By Ellen Fike, Cowboy State Daily
A Cheyenne man faces life in prison and a $10 million fine due on allegations he conspired to distribute meth throughout the state.
Daniel Patrick Gutierrez was charged earlier this month in U.S. District Court with conspiracy to distribute methamphetamine, a felony charge that comes with a penalty ranging from 10 years to life in prison, a $10 million fine and five years to a lifetime of supervised release.
According to court documents, the Wyoming Division of Criminal Investigation began an investigation in December 2020 into the use and distribution of meth in Natrona County.
Through the course of the investigation, Joseph Hooker was identified as a source of supply for the drug in Natrona County. Agents conducted multiple interviews with known co-conspirators and other individuals related to Hooker and his alleged possession and distribution of large quantities of the drug, as his trips to Cheyenne and Colorado to obtain more drugs for redistribution in Natrona County.
That same month, DCI agents conducted a controlled purchase of meth from Hooker using a confidential informant, buying 3.6 grams of the drug.
In January 2021, a DCI agent received a search warrant to begin tracking Hooker’s cell phone GPS data, which showed he traveled to Cheyenne and returned the next day to Casper. He was arrested that same day and was found with 199 grams (almost one-half pound) of methamphetamine, packaging materials associated with the distribution of drugs and two semi-automatic pistols.

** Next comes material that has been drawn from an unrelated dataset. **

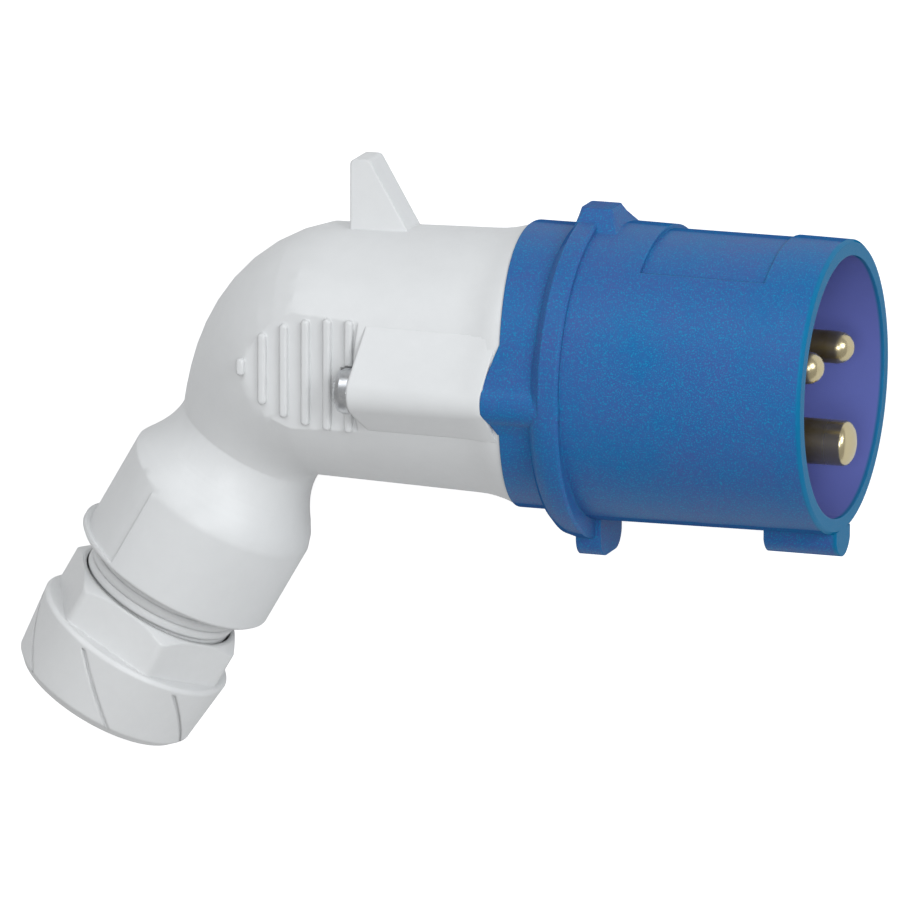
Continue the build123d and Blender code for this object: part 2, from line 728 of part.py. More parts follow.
def make_all():
    """Every node by name, in the plug's own frame."""
    pole = (POLE_PIN_R, POLE_BARREL_R, POLE_TIP_X, POLE_DOME)
    earth = (EARTH_PIN_R, EARTH_BARREL_R, EARTH_TIP_X, EARTH_DOME)
    return {
        "front_shroud": front_shroud(),
        "elbow_housing": elbow_housing(),
        "contact_carrier": contact_carrier(),
        "retainer_plate": retainer_plate(),
        "retainer_screw_near": retainer_screw(-1),
        "retainer_screw_far": retainer_screw(1),
        "line_pin": contact_pin(LINE_TURN, *pole),
        "neutral_pin": contact_pin(NEUTRAL_TURN, *pole),
        "earth_pin": contact_pin(EARTH_TURN, *earth),
        "terminal_screw_line": terminal_screw(LINE_TURN, POLE_BARREL_R),
        "terminal_screw_neutral": terminal_screw(NEUTRAL_TURN, POLE_BARREL_R),
        "terminal_screw_earth": terminal_screw(EARTH_TURN, EARTH_BARREL_R),
        "housing_gasket": housing_gasket(),
        "body_screw_near": body_screw(-1),
        "body_screw_far": body_screw(1),
        "screw_insert_near": screw_insert(-1),
        "screw_insert_far": screw_insert(1),
        "gland_nut": gland_nut(),
        "gland_pressure_ring": gland_pressure_ring(),
        "friction_washer": friction_washer(),
        "gland_seal": gland_seal(),
    }


def as_one(shape):
    """The single solid of a node."""
    solids = shape.solids()
    return solids[0] if len(solids) == 1 else Compound(children=list(solids))


def rest_turn():
    """The turn that lays the upright plug down on its hidden side."""
    lay = Rot(-90, 0, 0)
    settle = Rot(REST_ROLL_DEG, REST_PITCH_DEG, 0)
    return settle * lay


nodes = make_all()
turn_down = rest_turn()
laid = {name: turn_down * as_one(shape) for name, shape in nodes.items()}
boxes = [shape.bounding_box() for shape in laid.values()]
low = [min(getattr(b.min, a) for b in boxes) for a in "XYZ"]
high = [max(getattr(b.max, a) for b in boxes) for a in "XYZ"]
shift = Pos(-(low[0] + high[0]) / 2, -(low[1] + high[1]) / 2, -low[2])
placement = shift * turn_down

os.makedirs("parts", exist_ok=True)
for name, shape in laid.items():
    placed = shift * shape
    export_step(placed, "parts/" + name + ".step")
    count = len(placed.solids())
    print(name, "solids", count, "volume", round(placed.volume, 1))
print("size", [round(high[i] - low[i], 2) for i in range(3)])
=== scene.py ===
# %% [markdown]
# An angled industrial plug, dressed for its picture.
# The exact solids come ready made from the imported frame, so this lesson only adds what a solid
# cannot carry: the light, the camera, the finishes, and the fine winding thread of the gland.
# Each step says what the thing is on the real plug, how it could be made, and why this way won.

import json
import math

import bmesh
import bpy
from mathutils import Matrix, Vector


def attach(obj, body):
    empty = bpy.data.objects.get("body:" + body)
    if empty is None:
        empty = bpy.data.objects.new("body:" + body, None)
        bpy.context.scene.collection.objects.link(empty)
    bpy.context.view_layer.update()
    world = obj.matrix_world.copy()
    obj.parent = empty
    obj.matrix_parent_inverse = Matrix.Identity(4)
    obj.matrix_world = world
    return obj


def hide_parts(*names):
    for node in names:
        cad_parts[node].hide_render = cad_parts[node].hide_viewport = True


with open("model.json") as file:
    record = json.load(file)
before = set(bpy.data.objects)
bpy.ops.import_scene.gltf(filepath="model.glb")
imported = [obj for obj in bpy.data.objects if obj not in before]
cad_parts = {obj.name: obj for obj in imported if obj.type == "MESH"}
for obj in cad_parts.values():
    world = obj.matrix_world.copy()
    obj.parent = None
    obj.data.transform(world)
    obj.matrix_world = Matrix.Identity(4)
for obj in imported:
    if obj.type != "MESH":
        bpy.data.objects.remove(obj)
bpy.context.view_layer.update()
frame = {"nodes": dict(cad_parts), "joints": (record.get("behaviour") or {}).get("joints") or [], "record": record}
nodes = frame["nodes"]
print("CAD nodes:", len(nodes))

# %% [markdown]
# The camera. The plug lies on its side, so a camera that looks down at it sees what the
# photograph shows. A long lens from far away keeps the outlines nearly parallel. The lens could
# be guessed and pushed about until it looks right; it is set from a fit to known sizes instead.

# %% Camera
CAMERA_PLACE = Vector((0.775818, 0.238127, 2.491750))
CAMERA_AIM = Vector((0.002026, 0.002146, 0.021860))
CAMERA_TOP = Vector((-0.070509, 0.994839, -0.072961))
LENS_MM, SENSOR_MM = 676.72, 36.0
CLIP_NEAR, CLIP_FAR = 0.1, 20.0


def make_camera():
    data = bpy.data.cameras.new("camera")
    data.lens, data.sensor_width = LENS_MM, SENSOR_MM
    data.clip_start, data.clip_end = CLIP_NEAR, CLIP_FAR
    camera = bpy.data.objects.new("camera", data)
    bpy.context.collection.objects.link(camera)
    back = (CAMERA_PLACE - CAMERA_AIM).normalized()
    right = CAMERA_TOP.cross(back).normalized()
    turn = Matrix((right, back.cross(right), back)).transposed()
    camera.matrix_world = Matrix.Translation(CAMERA_PLACE) @ turn.to_4x4()
    bpy.context.scene.camera = camera
    return camera


camera = make_camera()
reach = camera.matrix_world.translation - CAMERA_AIM
print("camera distance in metres:", round(reach.length, 3))

# %% [markdown]
# Small helpers for node trees. A material is a graph, and wiring it line by line hides what it
# does. One helper adds a node with its values and another joins two sockets. The others do sums,
# stretch a range, mix colours, make noise, and start or place a reusable group.

# %% Node helpers


def add(tree, kind, **values):
    node = tree.nodes.new(kind)
    for key, value in values.items():
        if hasattr(node, key):
            setattr(node, key, value)
        else:
            node.inputs[key.replace("_", " ")].default_value = value
    return node


def join(tree, start, end):
    tree.links.new(start, end)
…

After Hooker’s arrest, the agent received a search warrant to look through Hooker’s phone and found numerous conversations between Hooker and Gutierrez related to the use and distribution of controlled substances, as well as the collection of money.

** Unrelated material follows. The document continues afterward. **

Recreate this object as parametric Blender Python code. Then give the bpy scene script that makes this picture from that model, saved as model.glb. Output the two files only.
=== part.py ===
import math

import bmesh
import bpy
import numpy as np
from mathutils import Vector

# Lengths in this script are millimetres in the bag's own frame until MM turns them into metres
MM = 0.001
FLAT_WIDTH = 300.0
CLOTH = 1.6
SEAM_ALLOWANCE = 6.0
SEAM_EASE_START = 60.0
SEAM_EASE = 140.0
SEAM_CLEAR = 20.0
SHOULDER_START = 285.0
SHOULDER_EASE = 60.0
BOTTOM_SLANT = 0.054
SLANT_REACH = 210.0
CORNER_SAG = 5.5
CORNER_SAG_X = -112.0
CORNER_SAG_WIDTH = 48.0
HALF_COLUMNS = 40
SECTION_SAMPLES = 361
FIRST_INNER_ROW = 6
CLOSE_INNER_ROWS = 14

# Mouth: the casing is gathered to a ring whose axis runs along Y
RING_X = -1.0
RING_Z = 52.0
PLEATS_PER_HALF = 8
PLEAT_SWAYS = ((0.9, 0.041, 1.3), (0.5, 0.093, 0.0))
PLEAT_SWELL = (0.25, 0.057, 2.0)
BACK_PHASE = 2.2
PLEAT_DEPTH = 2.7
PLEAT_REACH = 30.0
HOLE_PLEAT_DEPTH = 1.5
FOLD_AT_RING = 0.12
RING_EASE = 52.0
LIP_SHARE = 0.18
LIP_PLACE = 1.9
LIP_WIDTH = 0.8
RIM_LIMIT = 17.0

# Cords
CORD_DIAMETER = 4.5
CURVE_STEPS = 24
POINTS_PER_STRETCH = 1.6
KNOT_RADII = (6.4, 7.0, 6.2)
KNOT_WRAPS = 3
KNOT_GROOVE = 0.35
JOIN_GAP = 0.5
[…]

The agent found Hooker and Gutierrez appeared to arrange and conspire to obtain meth on six separate occasions, obtaining six to nine pounds of meth during that time. They also discussed and referenced prices commonly associated with one-half and one pound quantities of meth, as well as the collection and transmission of money for the purchases, an affidavit said.

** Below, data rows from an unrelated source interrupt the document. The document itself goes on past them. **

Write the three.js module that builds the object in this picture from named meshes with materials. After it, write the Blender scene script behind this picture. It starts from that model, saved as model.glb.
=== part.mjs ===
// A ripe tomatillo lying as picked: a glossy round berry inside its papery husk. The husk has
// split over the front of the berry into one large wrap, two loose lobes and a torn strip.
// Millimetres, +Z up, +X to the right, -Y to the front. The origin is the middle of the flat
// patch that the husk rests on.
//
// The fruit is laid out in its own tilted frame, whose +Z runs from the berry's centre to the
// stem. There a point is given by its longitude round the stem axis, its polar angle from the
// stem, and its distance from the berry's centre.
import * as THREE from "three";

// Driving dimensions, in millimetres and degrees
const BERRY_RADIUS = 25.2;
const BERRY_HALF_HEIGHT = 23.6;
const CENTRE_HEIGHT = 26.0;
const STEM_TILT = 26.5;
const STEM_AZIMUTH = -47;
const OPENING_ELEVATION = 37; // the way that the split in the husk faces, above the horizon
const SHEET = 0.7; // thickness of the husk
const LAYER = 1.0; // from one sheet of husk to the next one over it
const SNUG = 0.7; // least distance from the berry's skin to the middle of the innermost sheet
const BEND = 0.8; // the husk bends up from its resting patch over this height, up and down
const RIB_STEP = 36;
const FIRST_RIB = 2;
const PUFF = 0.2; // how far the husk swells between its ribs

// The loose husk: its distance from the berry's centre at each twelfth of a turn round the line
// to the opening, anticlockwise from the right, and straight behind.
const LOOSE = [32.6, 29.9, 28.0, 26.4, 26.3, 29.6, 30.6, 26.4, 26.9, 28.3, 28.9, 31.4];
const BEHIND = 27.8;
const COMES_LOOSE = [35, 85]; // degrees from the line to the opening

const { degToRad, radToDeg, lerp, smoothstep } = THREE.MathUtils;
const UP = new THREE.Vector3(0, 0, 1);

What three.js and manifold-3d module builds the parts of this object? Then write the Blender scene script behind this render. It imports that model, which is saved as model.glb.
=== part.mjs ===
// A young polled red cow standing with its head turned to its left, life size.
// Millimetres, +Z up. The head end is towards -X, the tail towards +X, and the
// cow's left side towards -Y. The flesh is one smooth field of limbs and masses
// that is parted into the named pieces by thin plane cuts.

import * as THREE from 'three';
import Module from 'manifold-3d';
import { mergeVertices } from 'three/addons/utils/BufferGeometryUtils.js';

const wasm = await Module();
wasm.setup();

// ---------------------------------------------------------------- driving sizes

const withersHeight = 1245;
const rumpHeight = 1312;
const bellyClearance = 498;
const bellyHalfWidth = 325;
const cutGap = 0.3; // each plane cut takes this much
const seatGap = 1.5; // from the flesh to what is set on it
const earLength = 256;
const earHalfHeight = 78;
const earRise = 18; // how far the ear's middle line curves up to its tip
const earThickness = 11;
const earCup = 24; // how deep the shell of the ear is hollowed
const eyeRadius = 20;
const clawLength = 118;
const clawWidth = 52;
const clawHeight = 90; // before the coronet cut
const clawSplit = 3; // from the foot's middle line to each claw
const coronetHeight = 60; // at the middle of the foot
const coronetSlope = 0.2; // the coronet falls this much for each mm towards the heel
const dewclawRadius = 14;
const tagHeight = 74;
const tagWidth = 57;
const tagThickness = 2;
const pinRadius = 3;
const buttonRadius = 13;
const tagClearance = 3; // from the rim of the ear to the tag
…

The agent also found that Gutierrez’s address in Cheyenne appeared in Hooker’s GPS data on his phone.
In February, agents conducted an interview with a different confidential informant, who had recently been arrested with one-quarter of an ounce of meth, which had been bought from Gutierrez.
The informant said he or she had been to Gutierrez’s home twice to obtain meth, once to get one-eighth of an ounce and again to obtain one-quarter of an ounce, which Gutierrez had provided as a “front,” since the informant said he or she was not not doing well and needed to make some money.
In August, police searched Gutierrez’s home in Cheyenne and he was taken into custody on an active warrant from Natrona County.
After Gutierrez was taken into custody, he told agents he did not want to speak with them, but also questioned how he could be charged in Casper for a crime, as he claimed he had not “stepped foot” in the city and did not live there.
An agent told Gutierrez that he did not have to live in the city to be charged with conspiracy to distribute drugs. Gutierrez said he hadn’t “sold” to anyone in the city, but then recanted and admitted to selling to “a couple” of people in Casper.
During the search of Gutierrez’s home, agents found two rifles, various ammunition, small quantities of suspected meth, suspected fentanyl pills and multiple items of drug paraphernalia. Agents noted that much of his bedroom was covered in writing, alluding to nicknames of Gutierrez’s including “Kasper” and “Mr. H20 Meth Kingpin.”
In November, agents conducted an interview with a third confidential informant, who confirmed Gutierrez’s aforementioned nicknames and said he or she had bought meth from him. The informant also said Gutierrez obtained his meth from a source in Colorado, according to the affidavit.
According to the third informant, Gutierrez said when he got out of federal prison, his source fronted him five pounds of meth and while Gutierrez redistributed the drugs, he spent most of the profit gambling.
Since he spent a majority of the money, Gutierrez was no longer to able obtain meth from his source on credit, and had to pay for it first.
The informant said he or she traveled with Gutierrez and Ashley Gutierrez to the Thornton, Colorado, area to obtain meth from the source. The informant said the first time they went to Colorado, Daniel Gutierrez took an AR-15 and two pistols with him to trade for the drugs.
Since the source of the meth charged $4,500 to $5,000 per pound, the informant said that Gutierrez had trouble coming up with the money to pay for it in advance.
The informant said Gutierrez “ran a gun ring” in Cheyenne and explained that he would trade meth or fentanyl pills to juveniles and adults in the city in exchange for firearms, including stolen ones.
The informant said he or she Hooker and Gutierrez were involved in distributing meth together, but did not know the specifics of their involvement with each other.
Gutierrez apparently expressed concern about his co-conspirator getting arrested and federally charged, worrying that his friend would admit to their drug dealing, the affidavit said.